Talking to a fellow contractor out in Cali, and he asked if there is any major benefit to Vital Stream. I, like many Flasher’s I’m sure, heard the press release but didn’t really bat much of an eye. I guess because we really didn’t see how it was applicable to what we do in our day to day work. Not all of us, sure, but most I would think.
This was my first real reading of what it really “is” and through my reading, I somewhat quantified the why’s and hopefully some of the hows in my response. If I’m wrong or misguided, please clarify. My response below:
*******
I’d sum it up in one sentence as “Simplified and affordable Flash video deployment.”

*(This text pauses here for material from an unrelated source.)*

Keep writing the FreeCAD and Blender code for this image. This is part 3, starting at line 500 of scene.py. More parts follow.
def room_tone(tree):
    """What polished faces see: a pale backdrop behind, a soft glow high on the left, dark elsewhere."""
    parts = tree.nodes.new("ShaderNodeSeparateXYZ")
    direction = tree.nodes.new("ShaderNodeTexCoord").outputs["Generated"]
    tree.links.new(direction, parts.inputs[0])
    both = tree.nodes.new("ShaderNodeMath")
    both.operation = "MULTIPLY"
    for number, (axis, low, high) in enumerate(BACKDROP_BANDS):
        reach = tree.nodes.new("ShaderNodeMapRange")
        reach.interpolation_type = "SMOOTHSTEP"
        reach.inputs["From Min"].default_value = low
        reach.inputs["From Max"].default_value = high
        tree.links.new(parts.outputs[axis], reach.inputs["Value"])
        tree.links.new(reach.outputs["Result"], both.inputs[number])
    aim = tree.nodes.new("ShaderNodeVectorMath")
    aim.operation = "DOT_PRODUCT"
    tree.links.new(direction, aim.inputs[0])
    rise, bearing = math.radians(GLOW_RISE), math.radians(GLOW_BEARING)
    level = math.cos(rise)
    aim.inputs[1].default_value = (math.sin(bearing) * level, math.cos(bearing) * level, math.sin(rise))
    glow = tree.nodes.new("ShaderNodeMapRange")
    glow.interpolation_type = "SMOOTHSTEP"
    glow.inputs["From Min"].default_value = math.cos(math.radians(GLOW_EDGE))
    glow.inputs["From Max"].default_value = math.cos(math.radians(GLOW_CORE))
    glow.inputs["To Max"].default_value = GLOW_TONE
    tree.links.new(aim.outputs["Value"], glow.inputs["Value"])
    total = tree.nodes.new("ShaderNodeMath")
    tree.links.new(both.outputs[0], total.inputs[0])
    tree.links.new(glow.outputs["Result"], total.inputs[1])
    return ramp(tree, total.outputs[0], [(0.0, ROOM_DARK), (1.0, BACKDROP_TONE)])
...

Typically, peeps in the pR0n industry will setup boxes at backbone hubs which are insanely fast, and have a plethora of bandwidth. Since they are physically right next to it, it’s cheap too. Since everyone doesn’t have such a luxury, you have to setup your site by renting one of these beasts. My guess that’s the first thing it accomplishes; Macromedia has a benchmark a vendor/ISP has to meet in order to “be on board as a provider”.
Secondly, Flashcom administration is a royal pain in the ass. At least 40% of all questions on the Flashcom list over a year have been dealing with admin issues; from “why is the server choking a 2gig p4, 2gig RAM, RAID-array box?” or “How can I see what the user’s bandwidth is to charge them?” Stuff like that. My guess is, from Macromedia’s experience with Breeze, and using Flashcom in house to build their own product, they saw a need to make it easy for companies to deploy. So, they’ve probably updated their backend for ease of administration.

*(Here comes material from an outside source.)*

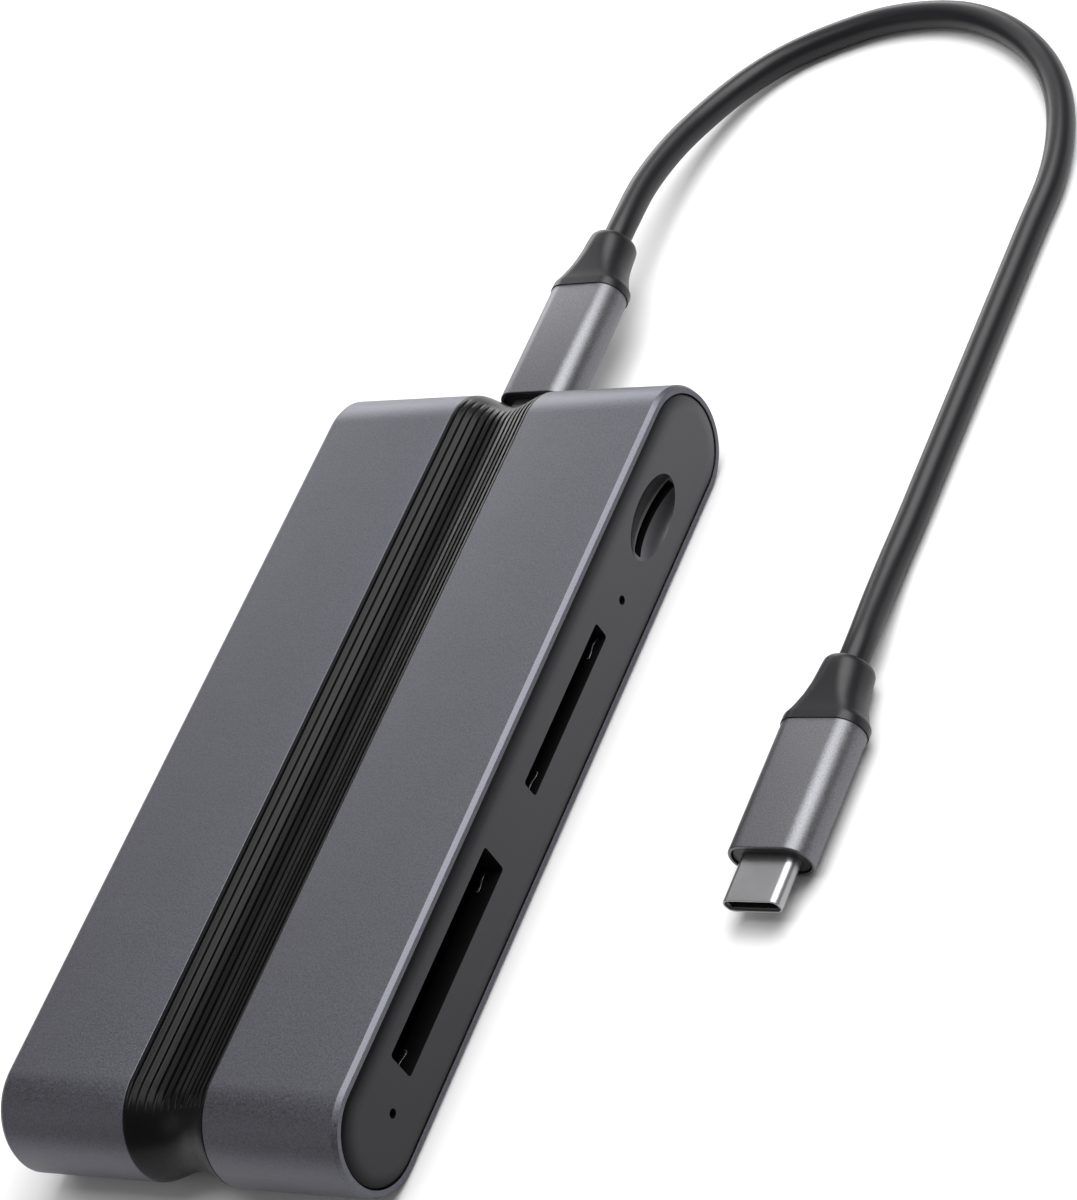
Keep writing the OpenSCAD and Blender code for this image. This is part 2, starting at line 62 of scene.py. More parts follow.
def make_camera():
    """A long lens at the photograph's viewing angle, set by the directions of its own axes."""
    data = bpy.data.cameras.new("camera")
    data.lens = 137.43
    data.sensor_width = 36
    camera = bpy.data.objects.new("camera", data)
    scene.collection.objects.link(camera)
    right = Vector((0.798396, 0.361100, -0.481841))
    down = Vector((-0.014821, -0.788196, -0.615246))
    ahead = Vector((-0.601951, 0.498351, -0.623940))
    spot = Vector((369.3, -266.2, 376.1)) * MM
    turn = Matrix((right, -down, -ahead)).transposed()
    camera.matrix_world = Matrix.Translation(spot) @ turn.to_4x4()
    scene.camera = camera


make_camera()


# ---------------------------------------------------------------- mesh helpers

def mesh_piece(name, verts, faces, sharp=SHARP):
    """A mesh from points in millimetres, smooth except at edges sharper than the angle."""
    mesh = bpy.data.meshes.new(name)
    mesh.from_pydata([tuple(c * MM for c in v) for v in verts], [], faces)
    bm = bmesh.new()
    bm.from_mesh(mesh)
    bmesh.ops.remove_doubles(bm, verts=bm.verts, dist=MERGE)
    bmesh.ops.dissolve_degenerate(bm, edges=bm.edges, dist=MERGE)
    bmesh.ops.recalc_face_normals(bm, faces=bm.faces)
    bm.to_mesh(mesh)
    bm.free()
    obj = bpy.data.objects.new(name, mesh)
    scene.collection.objects.link(obj)
    smooth(obj, sharp)
    return obj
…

Thirdly, Real & Quicktime have being doing this forever. They have proprietary, insanely expensive hardware/software solutions that do effectively the same thing and are advertised as “optimized for streaming Real video”. There is a market for companies who wish to deploy a LOT of video, both external and internal. Since Flash is so ubiquitious, it’s only a natural step. Superbowl.com and other sites who experience tons of video downloads/streaming I’m sure use systems like that.
Finally, it’s merely furthering the Flash Player’s ubiquity. Since a lot of Macromedia’s business model is based around the Flash Player, this only furthers it’s spread now that servers are “optimized to deliver content for it”. People go, wow, let’s deploy some Flash.. hey, anyone know a Flash developer to build this shiot?” So, it’s good all around, bad for competitors, hehe.
…it’s cool because it’s not just for computers, but for where the heck the Flash player goes; computer, PDA, laptop, Phone, set-top-box, etc.
So, yeah, I think it’s got major benefit, but not mainly to small time developers, more so to companines that have video streaming needs that far exceed that average Joe. Both short term and long term.